* [Aim] Print, exactly as they stand, the lines from the start of the listing to the line containing "bpy.context.scene.collection.objects.link(stand)", inclusive.

:::::

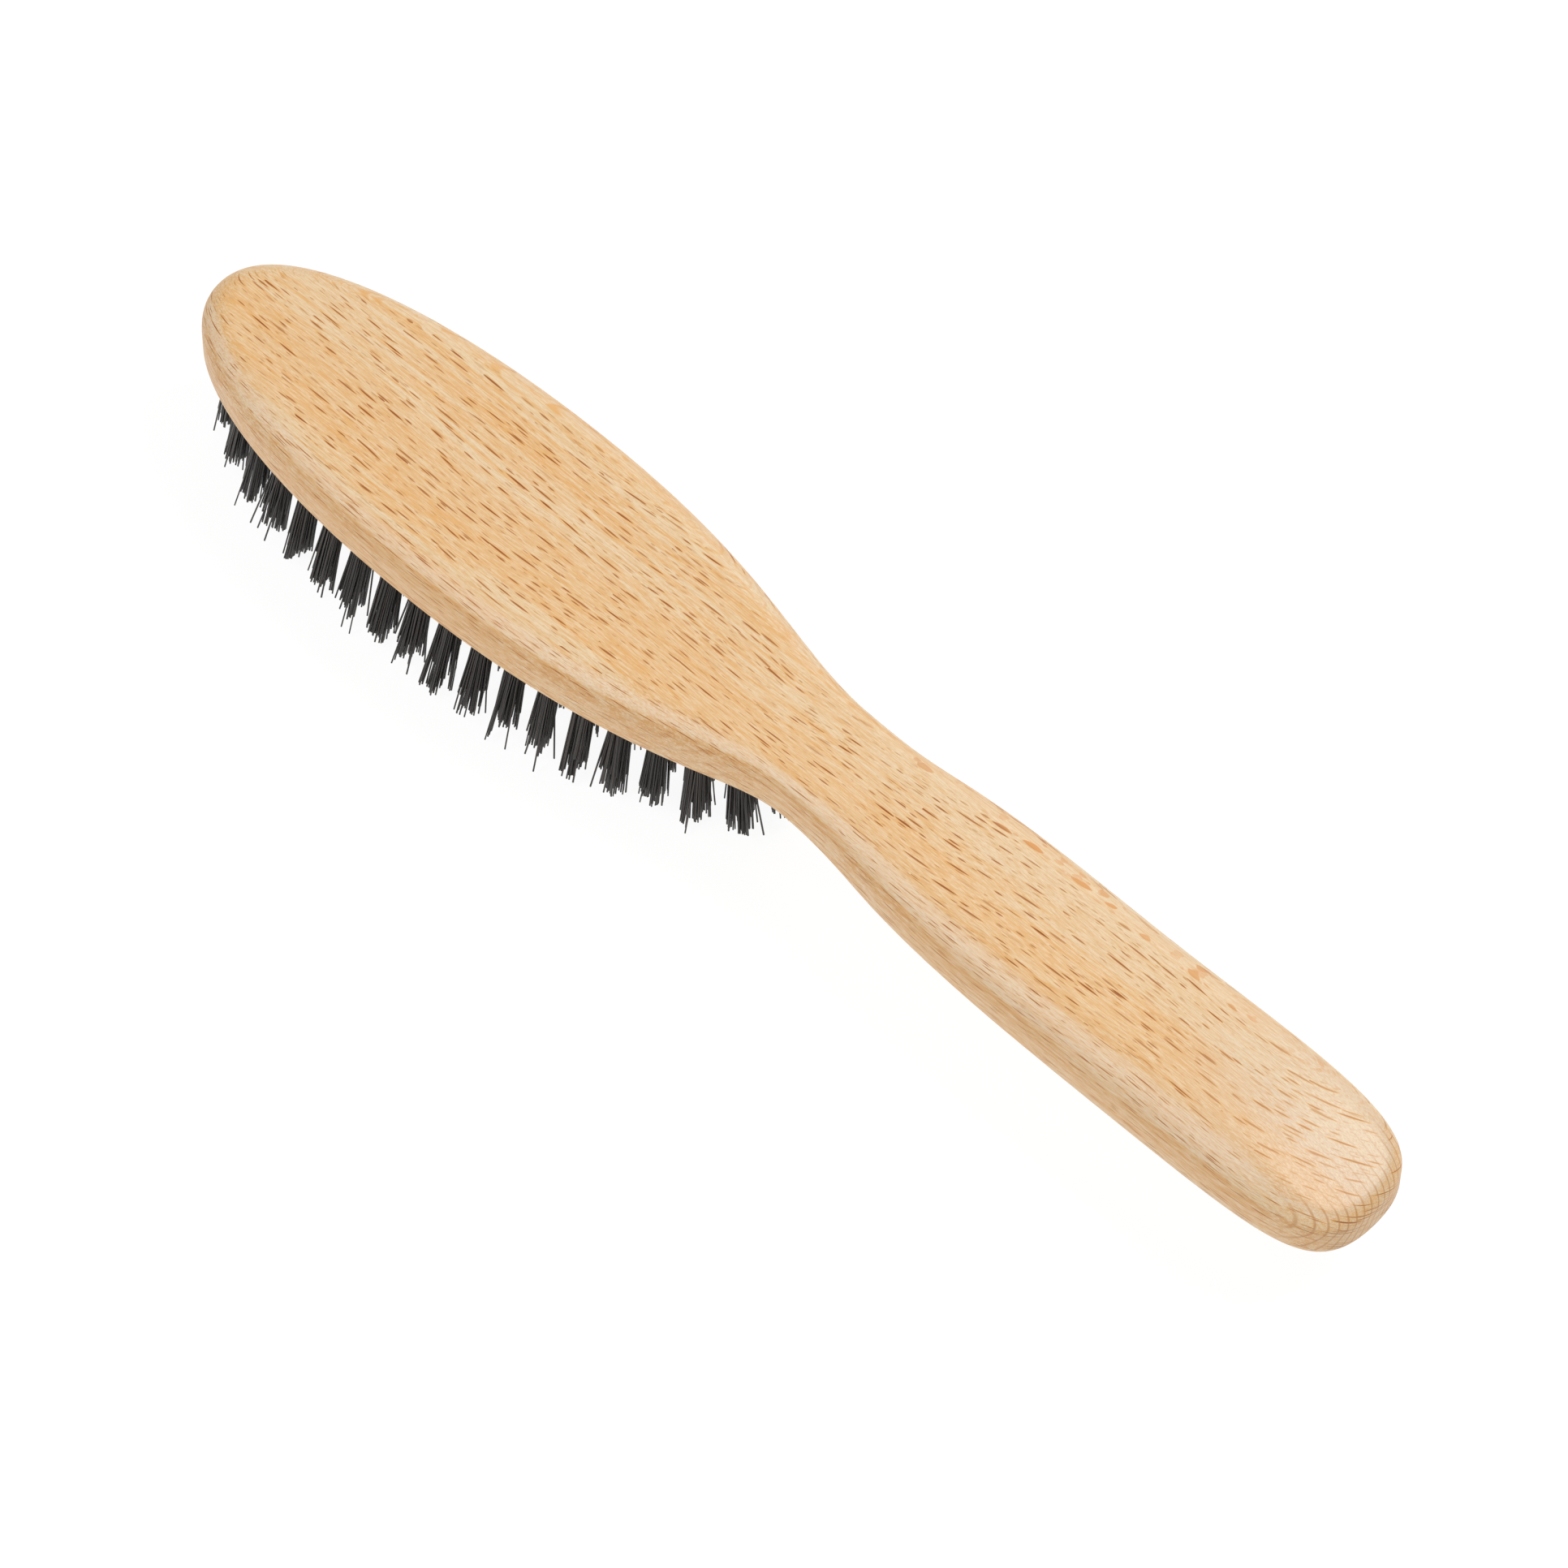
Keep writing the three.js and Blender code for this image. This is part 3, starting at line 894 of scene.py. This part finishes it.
def soft_light(name, direction, size, power):
    lamp = bpy.data.lights.new(name, "AREA")
    lamp.shape = "RECTANGLE"
    lamp.size, lamp.size_y = size
    lamp.energy = power
    stand = bpy.data.objects.new(name, lamp)
    stand.visible_camera = False
    way = Vector(direction).normalized()
    stand.location = way * LIGHT_DISTANCE
    stand.rotation_mode = "QUATERNION"
    stand.rotation_quaternion = (-way).to_track_quat("-Z", "Y")
    bpy.context.scene.collection.objects.link(stand)


def make_world():
    world = bpy.data.worlds.new("studio")
    world.use_nodes = True
    back = world.node_tree.nodes["Background"]
    back.inputs["Color"].default_value = (1, 1, 1, 1)
    back.inputs["Strength"].default_value = WORLD_STRENGTH
    bpy.context.scene.world = world


def make_camera():
    flat = math.cos(CAMERA_ELEVATION)
    rise = math.sin(CAMERA_ELEVATION)
    back = Vector((math.sin(CAMERA_AZIMUTH) * flat, -math.cos(CAMERA_AZIMUTH) * flat, rise))
    right = Vector((math.cos(CAMERA_AZIMUTH), math.sin(CAMERA_AZIMUTH), 0))
    up = back.cross(right)
    tilt = Matrix.Rotation(CAMERA_ROLL, 3, back)
    right, up = tilt @ right, tilt @ up
    target = Vector(CAMERA_TARGET)
    eye = target + back * CAMERA_DISTANCE
    aim = target + right * CENTRE_RIGHT - up * CENTRE_BELOW
    back = (eye - aim).normalized()
    right = up.cross(back).normalized()
    up = back.cross(right)
    data = bpy.data.cameras.new("camera")
    data.sensor_width = SENSOR_WIDTH
    data.lens = CAMERA_LENS
    camera = bpy.data.objects.new("camera", data)
    turn = Matrix((right, up, back)).transposed()
    camera.matrix_world = Matrix.Translation(eye) @ turn.to_4x4()
    bpy.context.scene.collection.objects.link(camera)
    bpy.context.scene.camera = camera


# ---------------------------------------------------------------- the scene


def main():
    make_camera()
    wood, dark, wire = beech(), bristle(), anchor_wire()
    tufts = tuft_places()
    make_body([root for _, _, root in tufts], wood)
    for name, node, root in tufts:
        heading = rng.gauss(0, TUFT_TURN)
        make_tuft(name.replace("tuft", "bristles"), node, root, heading, dark)
        make_anchor(name.replace("tuft", "anchor"), node, root, heading, wire)
    make_floor(light_table())
    make_world()
    for name, (direction, size, power) in SOFTBOXES.items():
        soft_light(name, direction, size, power)
    scene = bpy.context.scene
    scene.view_settings.view_transform = "Standard"
    scene.view_settings.look = "None"


main()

:::::

* [Response to this task]
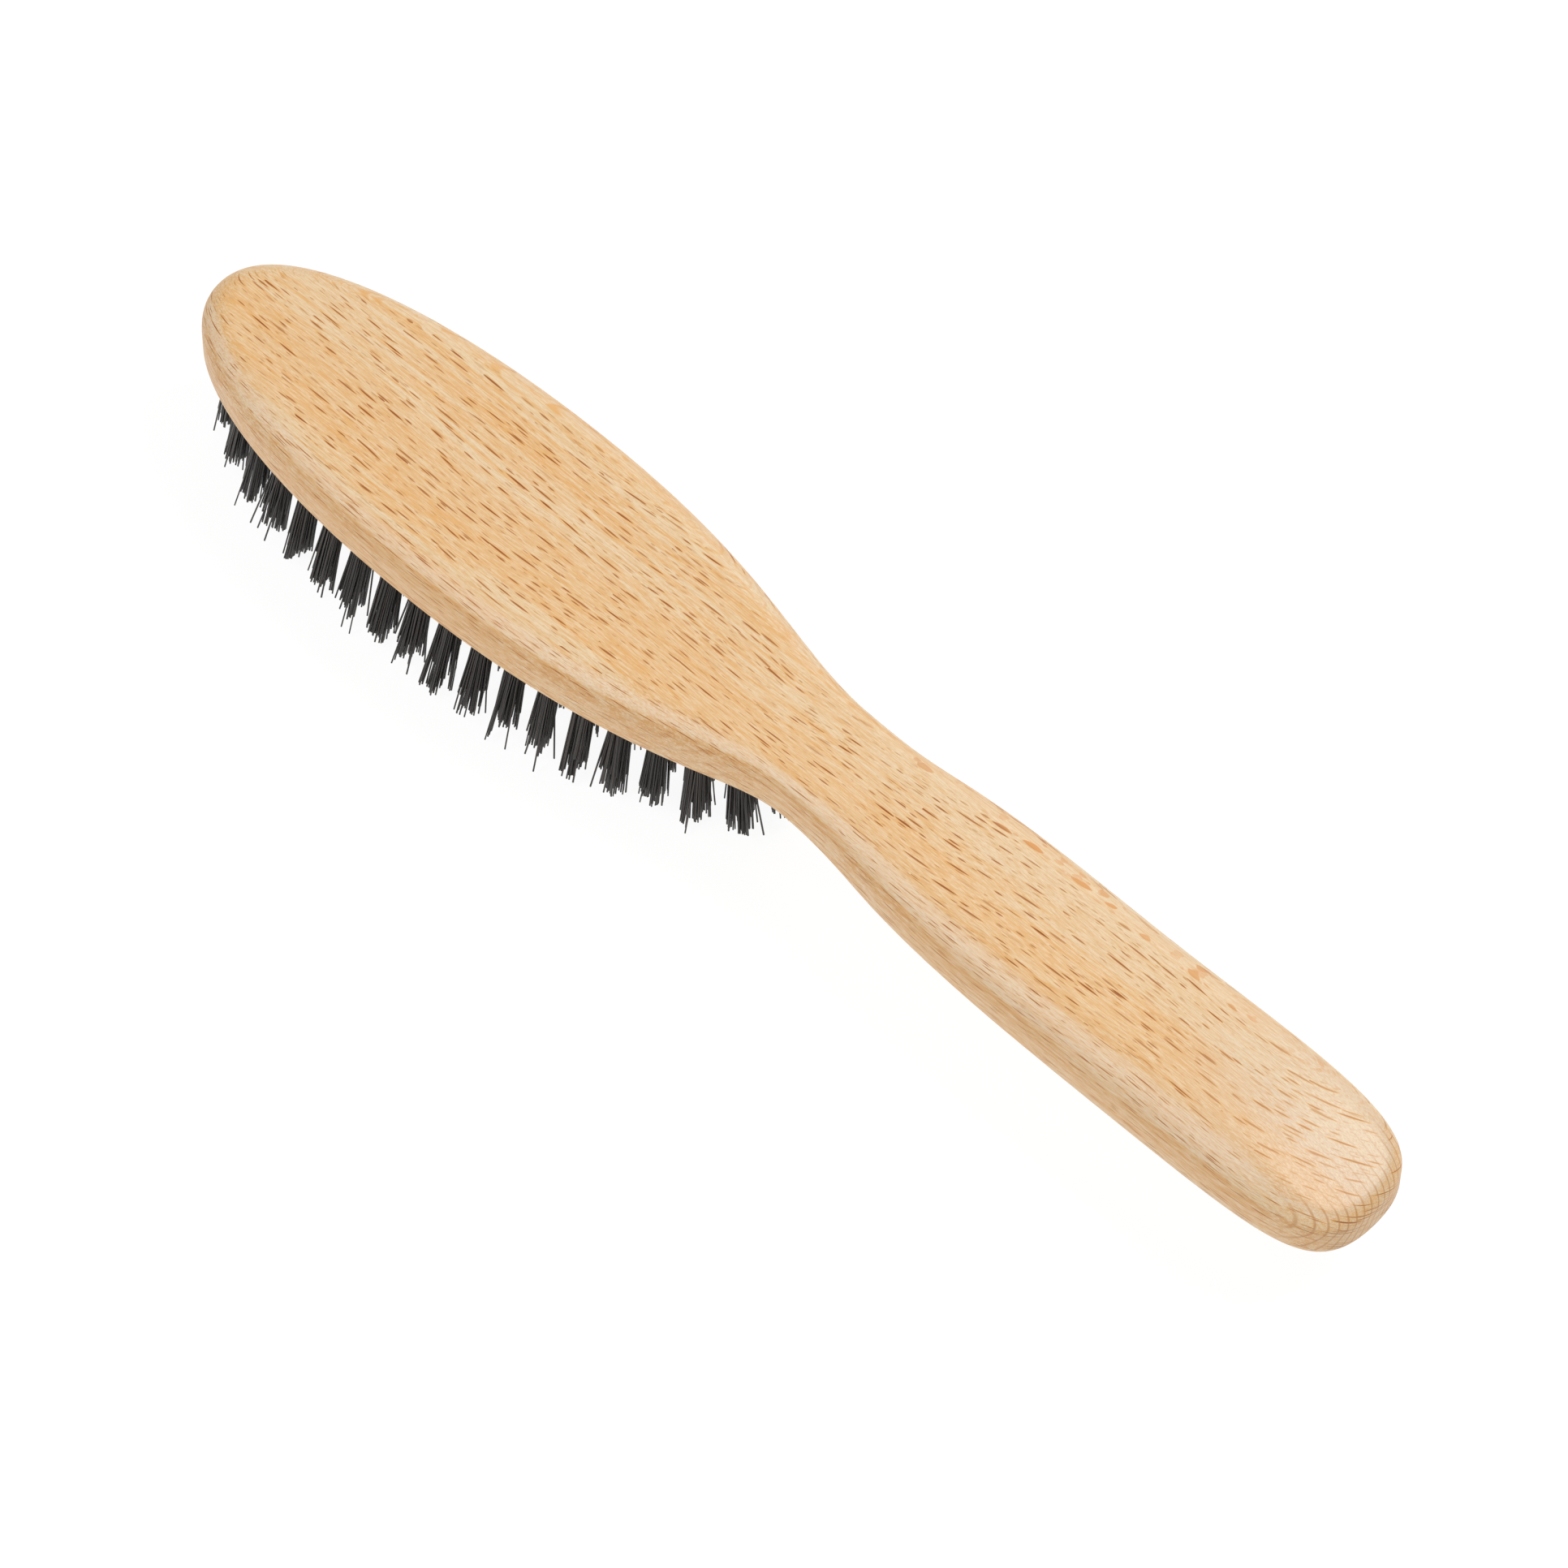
Keep writing the three.js and Blender code for this image. This is part 3, starting at line 894 of scene.py. This part finishes it.
def soft_light(name, direction, size, power):
    lamp = bpy.data.lights.new(name, "AREA")
    lamp.shape = "RECTANGLE"
    lamp.size, lamp.size_y = size
    lamp.energy = power
    stand = bpy.data.objects.new(name, lamp)
    stand.visible_camera = False
    way = Vector(direction).normalized()
    stand.location = way * LIGHT_DISTANCE
    stand.rotation_mode = "QUATERNION"
    stand.rotation_quaternion = (-way).to_track_quat("-Z", "Y")
    bpy.context.scene.collection.objects.link(stand)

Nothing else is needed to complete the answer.